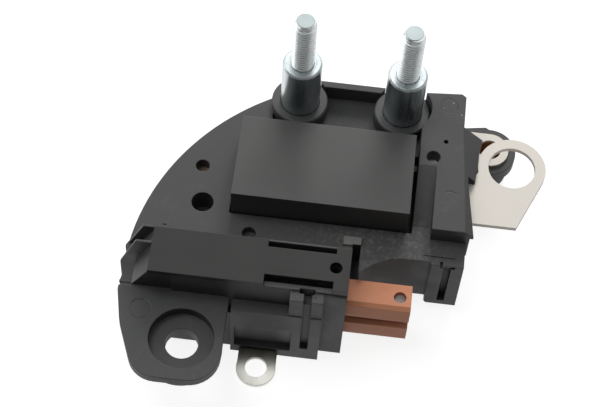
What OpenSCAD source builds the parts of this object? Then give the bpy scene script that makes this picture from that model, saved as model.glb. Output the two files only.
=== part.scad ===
// Alternator voltage regulator with its brush holder, in millimetres.
// The origin is on the slip ring axis, level with the underside of the brush box.
// +X is the way the brushes point, +Y runs to the studs and +Z is the way the studs point.

/* [Base plate] */
// Height of the plate's upper face above the underside
plate_top = 18.9; // [18:0.1:22]
// Thickness of the plate
plate_t = 5; // [4.6:0.1:6]
// Radius of the plate's curved rim
rim_r = 53.3; // [51:0.1:66]
// Place of the rim's centre along X
rim_x = -1.2; // [-3:0.1:1]
// Place of the rim's centre along Y
rim_y = -0.6; // [-2:0.1:1]
// Distance from the slip ring axis to the straight rear edge
rear_y = 49.2; // [48.8:0.1:60]
// Width of the rim and ribs left under the plate
rib_w = 1.8; // [1.2:0.1:2.4]
// Thickness of the plate's skin above the cored pockets
skin_t = 2.2; // [1.6:0.1:2.6]
// Wall of the tray and of the recess behind it
tray_wall = 1.2; // [1:0.1:1.6]
// Height of the rim behind the recess
rim_top = 21.6; // [20:0.1:23]
// Thickness of that rim
recess_wall = 1.5; // [1:0.1:2]
// Floor of the recess round the studs
recess_floor = 17.4; // [16.6:0.1:18.4]

/* [Mounting ear] */
// Place of the ear's hole along X
ear_x = -40.2; // [-44:0.1:-38]
// Place of the ear's hole along Y
ear_y = -15.9; // [-20:0.1:-15]
// Diameter of the ear's hole
ear_hole_d = 6.8; // [5:0.1:8]
// Diameter of the washer seat round that hole
ear_seat_d = 13.5; // [11:0.1:14.5]
// Depth of the washer seat
ear_seat_depth = 2.5; // [1:0.1:3]
// Distance from the hole to the ear's tip
ear_reach = 9.3; // [8.6:0.1:13]
// Thickness of the ear round its washer boss
ear_t = 2.2; // [1.8:0.1:3]
// Distance from the hole to the ear's right side
ear_side = 8.4; // [7.8:0.1:10]

/* [Brush tower] */
// Top of the tower's walls, under the cover
tower_top = 25.4; // [24:0.1:30]
// Left end of the tower at its top
tower_left = -48.6; // [-52:0.1:-48]
// Right end of the tower, where the brushes come out
tower_right = -7.8; // [-9:0.1:-7]
// Rear face of the tower
tower_rear = 4.9; // [4.6:0.1:6]
// Front face of the tower
tower_front = -5.4; // [-6:0.1:-5]
// Slope of the tower's left end, measured along X
end_run = 3.6; // [2:0.1:4]
// Thickness of the tower's walls
tower_wall = 1.3; // [1:0.1:1.5]
// Thickness of the two gussets at the tower's left end
gusset_t = 0.5; // [0.4:0.1:1]
// Distance between the gussets
gusset_pitch = 3.7; // [3:0.1:4.4]
// Reach of the gussets past the tower's foot
gusset_run = 3.3; // [2:0.1:4]
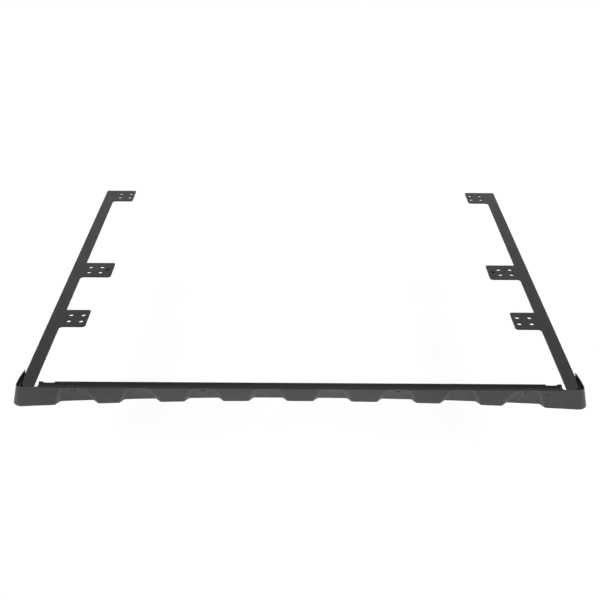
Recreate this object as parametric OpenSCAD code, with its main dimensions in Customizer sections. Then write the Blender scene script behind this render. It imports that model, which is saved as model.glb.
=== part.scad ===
// Ladder rack for a truck bed or a trailer. Two flat side rails bolt down by their tabs, and a
// pressed sheet fairing closes the front. X runs across the vehicle, Y to its rear and Z up.
// The origin is the middle of the rack's four outermost mounting holes, at the rails' underside.

/* [Side rails] */
// Thickness of the rail plate
rail_t = 3; // [2:0.5:4]
// Width over the outer edges of both rails
rack_w = 1300; // [1290:1:1304]
// Width of the rail's plain strip
strip_w = 32.6; // [28:0.1:34]
// From the fairing's top edge to the rails' rear ends
rail_len = 1190; // [1100:1:1400]

/* [Mounting tabs] */
// Length of a tab along the rail
tab_len = 86; // [76:1:92]
// From a rail's outer edge to the tip of its front tab
front_tab_reach = 98; // [92:1:104]
// From a rail's outer edge to the tip of its middle tab
mid_tab_reach = 116; // [112:1:124]
// From a rail's outer edge to the tip of its rear tab
rear_tab_reach = 96; // [92:1:104]
// From the fairing's top edge to the middle of the front tab
front_tab_y = 323; // [280:1:400]
// From the fairing's top edge to the middle of the middle tab
mid_tab_y = 601; // [560:1:700]
// Diameter of a mounting hole
tab_hole_d = 12; // [9:0.5:14]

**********

● WHAT TO WORK ON
In the listing above, find the line containing "Recreate this object" and the line containing "rail_len = 1190; // [1100:1:1400]". Output them and every line between, exactly, and nothing else.

● THE RESPONSE
Recreate this object as parametric OpenSCAD code, with its main dimensions in Customizer sections. Then write the Blender scene script behind this render. It imports that model, which is saved as model.glb.
=== part.scad ===
// Ladder rack for a truck bed or a trailer. Two flat side rails bolt down by their tabs, and a
// pressed sheet fairing closes the front. X runs across the vehicle, Y to its rear and Z up.
// The origin is the middle of the rack's four outermost mounting holes, at the rails' underside.

/* [Side rails] */
// Thickness of the rail plate
rail_t = 3; // [2:0.5:4]
// Width over the outer edges of both rails
rack_w = 1300; // [1290:1:1304]
// Width of the rail's plain strip
strip_w = 32.6; // [28:0.1:34]
// From the fairing's top edge to the rails' rear ends
rail_len = 1190; // [1100:1:1400]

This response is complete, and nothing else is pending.